BH, you not mentioning the "obstacles" ????

If it is coming out to being gay, well then you need to make a decision and soon. How would you have felt to be in love with someone then get a good "relationship" going and then have her tell you she cant commit?

If you are hurting, just how much more is she hurting??

I think you know what to do, hard as it is. Good Luck

Reply to Nikki
Posted by: Broken Heart | 2006/04/20

Hi,

Thanks for your advice.

I am the one that broke up with her, because I was too scared of getting hurt or hurting her. She really loved me a lot and it broke her apart when I did it. She was ready to actually give me a ring, thats how much she loved me.
The thing is that I can't not have contact with her. That would destroy both of us inside. We still love eachother deeply, but there are so many obstacles in the way.

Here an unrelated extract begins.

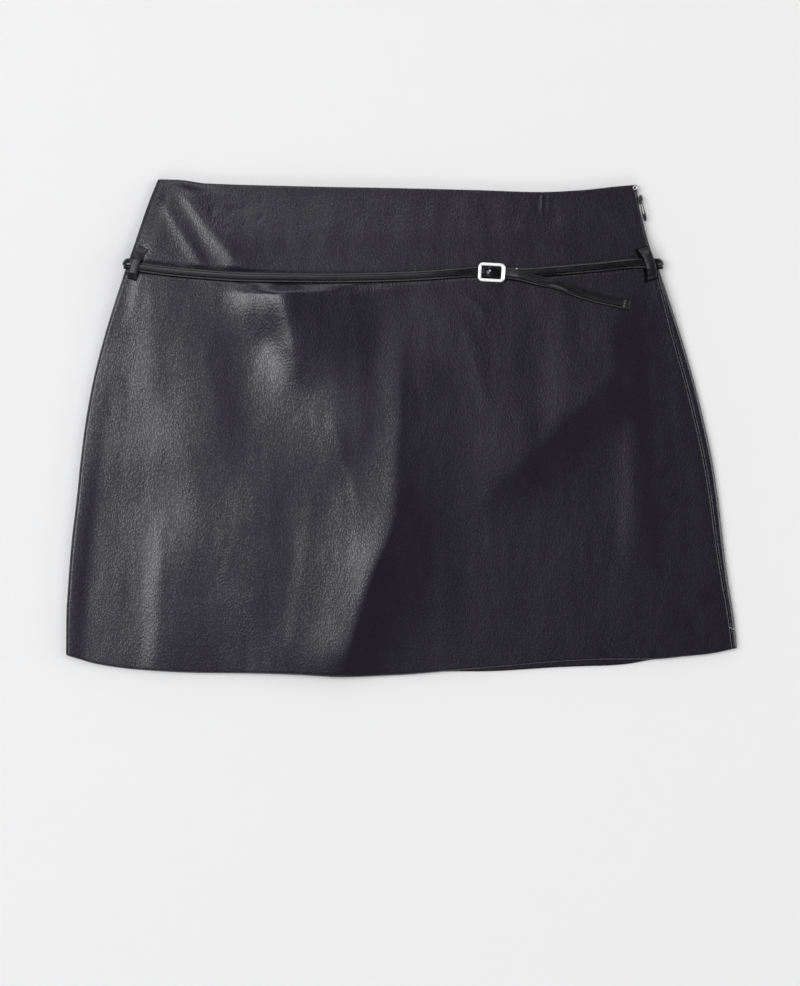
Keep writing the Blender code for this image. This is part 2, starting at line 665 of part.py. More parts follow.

Thats why I don't know what to do..

Reply to Broken Heart
Posted by: Larissa | 2006/04/20

HI Broken Heart

I feel for you!! Listen, the advice that Peter Pan is giving you is ABSOLUTELY correct. I will TEAR your heart apart, but you have got to let your ex go - no contact, nothing. That is the only way, otherwise you are constantly opening up the wound and feeling the feelings that you do feel!

BUT make sure that things are really over!!! i cannot emphasize that enough. My girl broke up with me a couple of months ago and it tore me apart and i didn't want to let go, she did. I tried my best not to think of her, but didn't really help. I managed to not contact her for a week, but i realised that she had to come back to me. Did you break up or did she? The one that breaks up, is the one that needs to make right.

Even if she did break up with you, make sure that you come to grips with the fact that you couldn't commit. I mean, if she is the love of your life, why couldn't you commit - DEAL WITH THAT FIRST! Time out to sort oneself out, is almost always good!

Take care!!

Reply to Larissa
Posted by: Peter Pan | 2006/04/19

When you really love someone you never really stop loving them...... only when someone else comes into your life are you able to focus less...but the love is always there juts less painful......... the only adice I can give you is the most difficult to except, you cannot be friends with this person you cannot even see this person for now if there cannot be commitment....... but so long as you know no one can take the person way from you heart not even time....... but it is about living with it and managing it so it does not destroy your life because you need to live, putting space between you and you lover is a firts and vital step, but only if you know there is no chance of it working out.